Written by Riyaan Kaul, a grade 5 student.
Singapore used to be just a small unused swamp at the tip of the Malaya Peninsula. Today, it is a beautiful, modern country. Singapore is the Asian Tiger. A tiny trading post has become one of the world’s richest nations!
Long long ago…
When tourists come to Singapore, they love how clean, green and exciting it is. But it was not always like this. For centuries it was known as Pulau Ujong or End Island. It was home to fishermen and pirates. Ancient writers and travellers knew about this island. In the 13th century, king Srivijaya, also known as Sang Nila Utama, founded Singapura, the city of the lion. The story is that Sang Nila Utama went hunting on the island and saw a mysterious animal. His companions told him that it was a lion. That is how Singapore got its name. In Sanskrit, Singha means lion, and Pura means city. In fact, the island did not have any lions, but it did have tigers.
A new port
In the 19th century, the British began looking for a port around the Malaya peninsula. Lieutenant Governor Sir Stamford Raffles found that Singapore had a deep harbour, plenty of freshwater, and wood. It was perfect! The British got it from the Sultan of Johor and developed it as a free port. traders and ships flocked to Singapore. Soon, people from China and other countries came and settled here. Singapore became an important port and trading centre.
Birth of a nation
During World War 2, Singapore was conquered by the Japanese Empire for three years (1942 to 1945). When the war ended Singapore was returned to the British. But the people of Singapore no longer wanted to be ruled by the British. They wanted MERDEKA, or independence. Singapore, along with the Malay Straits, became independent in 1963. But, Singapore’s ruling People’s Action Party and Malaysia’s Alliance Party soon had many differences.
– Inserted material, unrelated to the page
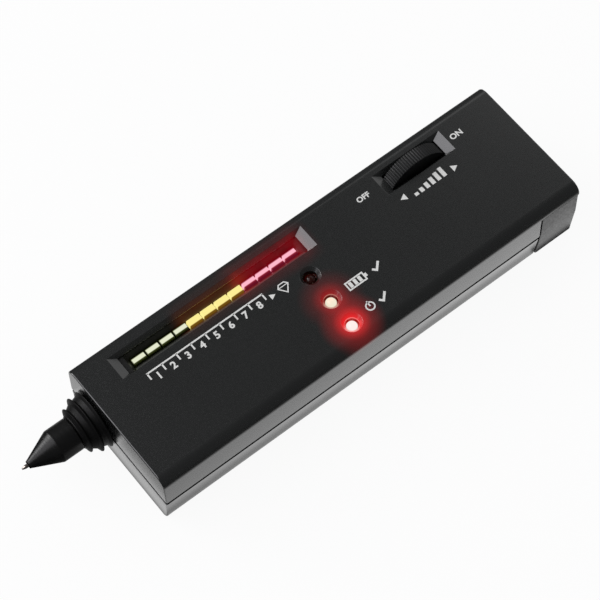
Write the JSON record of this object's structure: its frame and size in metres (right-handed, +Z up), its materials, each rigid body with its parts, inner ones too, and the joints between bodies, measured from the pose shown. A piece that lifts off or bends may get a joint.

The two parties accused each other of mistreatment. Finally, in 1965, Malaysia and Singapore separated. When the separation was announced Lee Kuan Yew, the leader of PAP became emotional and started to cry. All of this happened on 9th August 1965, now known as Singapore’s National Day. Yusof Bin Ishak became the President, and Lee Kuan Yew became the Prime Minister of Singapore.
In 1965, Singapore was not a rich country. It was facing severe unemployment and a housing crisis. Lee Kuan Yew embarked on a modernization program. The focus of this program was to create a manufacturing industry and invest in public education and infrastructure. By the end of the 1970s, Singapore had become a modern country with a strong economy.
Fun facts about Singapore
- Singapore is a tiny country measuring only 721.5 sq. km
- It is one of the youngest nations in the world
- Singapore is not just one island. There are 64 small islands, like Sentosa, that surround the main island.
- The iconic emblem of Singapore is Merlion, a mythical creature with a lion’s head and the body of a fish.
- There are great zoos, aviary, museums, and gardens in Singapore. It also has the world’s first Night Safari zoo.
- The Singapore Botanic Garden opened in 1859. It is a UNESCO World Heritage Site and is older than the country itself!
- The HSBC Rain Vortex at Singapore’s Changi Airport is the world’s tallest indoor waterfall.
When Sir Stamford Raffles decided to make Singapore a British port, only a thousand people lived on the island. Today, Singapore is home to more than five million people who have come from different parts of the world and made it their home.
Singapore is a strong and prosperous country. Its people are polite, friendly and hard-working. This is the success of this tiny nation.